Some of this history repeated itself in 2020 with the election fraud cases.  Rudy Giuliani and Jenna Ellis command our respect as legal experts.  But I could not shake the feeling that there was a similar drift from the main point of the election controversy.  Many of the cases brought to courts were referring to infractions against election law, such as deadlines for receipt of mail or the definition of indefinite confinement.  But they seemed to beat around the bush.  When the mail arrived is not the point; the point is that the mail-in ballots that got counted included a bunch of fakes.

Somebody got into the computers or tampered physically with the ballots, throwing out real ballots and/or stuffing the counts with fake ones, in order to generate tabulations that did not reflect reality.  In a series of livestreams with Maricopa County election attorney Rachel Alexander, we brainstormed a hypothesis of how the election was stolen step by step, by piecing together the most pertinent pieces of evidence.

The one thing our side could have done better in the court cases would be to paint the stark picture of unscrupulous, scheming people carting real ballots to a trash dump while other scoundrels printed off millions of fake ballots and swapped them in while the Republican observers were blocked from watching them.  The Venezuelan origins of Dominion, laws about due dates for sending ballots in, and the definition of "confined" are legally interesting but also less infuriating than the main point, which is that somewhere in America, there exist a rotten group of people who were low-down and dirty enough to throw away people's votes and print out false ones.

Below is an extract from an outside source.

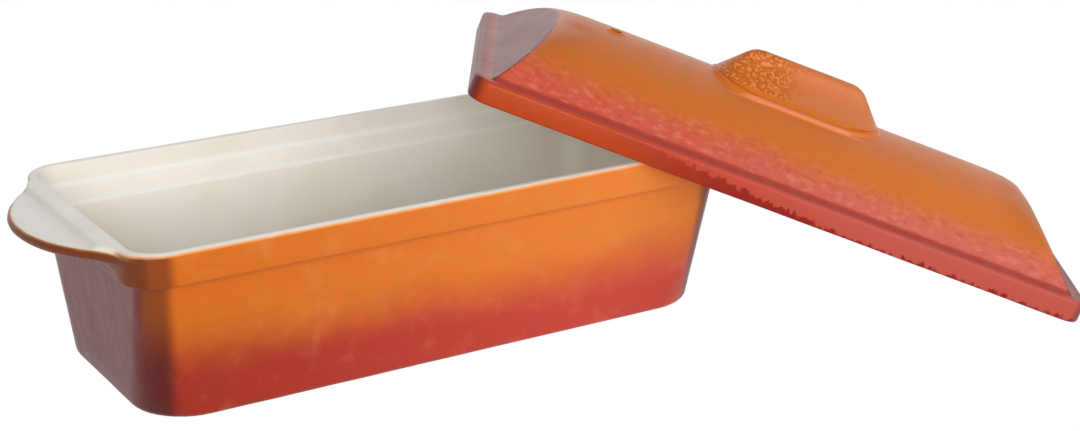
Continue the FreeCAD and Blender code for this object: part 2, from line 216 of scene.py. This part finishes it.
def lofted_mesh(name, rings, shares):
    """A closed mesh through rings of equal length.

    Its 'lining' attribute holds the given share of each ring, or of each point of a ring.
    """
    count = len(rings[0])
    points = [place for ring in rings for place in ring]
    faces = [list(range(count))]
    for level in range(len(rings) - 1):
        low = level * count
        high = low + count
        for index in range(count):
            following = (index + 1) % count
            faces.append([low + index, high + index, high + following, low + following])
    top = (len(rings) - 1) * count
    faces.append([top + index for index in reversed(range(count))])
    mesh = bpy.data.meshes.new(name)
    mesh.from_pydata(points, [], faces)
    lining = mesh.attributes.new("lining", "FLOAT", "POINT")
    for level, share in enumerate(shares):
        for index in range(count):
            own_share = share if isinstance(share, float) else share[index]
            lining.data[level * count + index].value = own_share
    work = bmesh.new()
    work.from_mesh(mesh)
    bmesh.ops.recalc_face_normals(work, faces=work.faces)
    work.to_mesh(mesh)
    work.free()
    mesh.shade_smooth()
    return mesh


def dish_rings():
    """Every ring of the dish, from under its foot, up the outside and down to the floor inside."""
    longest_run = 0.006
    rim_face = rim_wall - band_overhang
    outside = [
        (0.030, 0.0, 0),
        (0.012, 0.0, 0),
        (0.0, 0.0, 0.0028),
        (0.0, band_bottom, 0.0007),
        (-band_overhang, band_bottom, 0.0013),
        (-band_overhang, 0.0642, 0),
    ]
    inside = [
        (-band_overhang + 0.0026, dish_height, 0),
        (rim_face, dish_height, 0.0011),
        (rim_face, upper_step_bottom + 0.0009, 0.0010),
        (rim_face + 0.0021, upper_step_bottom - 0.0007, 0.0012),
        (wall_thickness - 0.0011, lower_step_bottom + 0.0008, 0.0006),
        (wall_thickness, lower_step_bottom - 0.0006, 0.0010),
        (wall_thickness, floor_thickness, 0.008),
        (0.026, floor_thickness, 0),
        (0.044, floor_thickness, 0),
    ]
    rings = [pan_ring(*place) for place in rounded_profile(outside, arc_steps, longest_run)]
    shares = [0.0] * len(rings)
    band, band_shares = lug_rings()
    inner = [pan_ring(*place) for place in rounded_profile(inside, arc_steps, longest_run)]
    return rings + band + inner, shares + band_shares + [1.0] * len(inner)


class Shade:
    """A socket that can be used in sums. Numbers and other sockets add Math nodes."""

    def __init__(self, tree, socket):
        self.tree = tree
        self.socket = socket

    def node(self, kind, settings=(), values=(), output=0):
        """Adds a node, sets it up, then fills its sockets with numbers or links."""
        node = self.tree.nodes.new(kind)
        for name, value in dict(settings).items():
            if name == "stops":
                ramp = node.color_ramp
                while len(ramp.elements) < len(value):
                    ramp.elements.new(0.5)
                for stop, (place, colour) in zip(ramp.elements, value):
                    stop.position = place
                    stop.color = colour
            else:
                setattr(node, name, value)
        for name, value in dict(values).items():
            target = node.inputs[name]
            if isinstance(value, Shade):
                self.tree.links.new(value.socket, target)
            else:
                target.default_value = value
        return Shade(self.tree, node.outputs[output] if len(node.outputs) else None)

    def math(self, operation, *others, clamp=False):
        values = {0: self}
        values.update({index + 1: other for index, other in enumerate(others)})
        return self.node("ShaderNodeMath", {"operation": operation, "use_clamp": clamp}, values)

    def __add__(self, other):
        return self.math("ADD", other)

    __radd__ = __add__

    def __mul__(self, other):
        return self.math("MULTIPLY", other)

    __rmul__ = __mul__

    def __sub__(self, other):
        return self.math("SUBTRACT", other)

    def __rsub__(self, other):
        return self.node("ShaderNodeMath", {"operation": "SUBTRACT"}, {0: other, 1: self})

    def __truediv__(self, other):
        return self.math("DIVIDE", other)

    def fade(self, low, high):
        """0 below low, 1 above high, soft between."""
        settings = {"interpolation_type": "SMOOTHSTEP"}
        values = {"Value": self, "From Min": low, "From Max": high}
        if low > high:
            values.update({"From Min": high, "From Max": low, "To Min": 1.0, "To Max": 0.0})
        return self.node("ShaderNodeMapRange", settings, values)

    def tint(self, other, share):
        """This colour mixed towards another by a share."""
        values = {6: self, 7: other, 0: share}
        return self.node("ShaderNodeMix", {"data_type": "RGBA"}, values, 2)

    def between(self, first, second):
        """The first colour where this is 0 and the second where it is 1."""
        values = {6: first, 7: second, 0: self}
        return self.node("ShaderNodeMix", {"data_type": "RGBA"}, values, 2)

    def split(self):
        """This vector's x, y and z."""
        parts = self.node("ShaderNodeSeparateXYZ", {}, {"Vector": self})
        return [Shade(self.tree, part) for part in parts.socket.node.outputs]

    def noise(self, scale, detail, roughness=0.5, stretch=None):
        """Even noise over this vector, about 0 to 1."""
        place = self
        if stretch:
            settings = {"operation": "MULTIPLY"}
            place = self.node("ShaderNodeVectorMath", settings, {0: self, 1: stretch})
        values = {"Vector": place, "Scale": scale, "Detail": detail, "Roughness": roughness}
        return self.node("ShaderNodeTexNoise", {}, values, "Fac")


def colour(red, green, blue):
    """A paint colour as it is seen, 0 to 255, as the linear values that a shader takes."""
    def linear(value):
        value = value / 255
        return value / 12.92 if value <= 0.04045 else ((value + 0.055) / 1.055) ** 2.4
    return (linear(red), linear(green), linear(blue), 1.0)


def new_material(name):
    material = bpy.data.materials.new(name)
    material.use_nodes = True
    tree = material.node_tree
    tree.nodes.clear()
    seed = Shade(tree, None)
    return material, seed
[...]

We don't want to be unfair to the lawyers who bravely stood up for Trump.  The courts knew that this was what really mattered, and we can't blame Trump's lawyers for the fact that they jumped on arcane technicalities about timing and standing to throw the cases out.  But I still worry that our side focused too much on Article II of the Constitution, the right of state legislatures, and other legal specificities that allowed the courts to go on detours and avoid the main issue.

One good thing is that this time, five years later, I don't feel quite as powerless.  More conservatives are paying attention than was true in 2015.  I don't think liberals can isolate us or deny how many of us there are who know the truth.  That's one good thing to say about this round.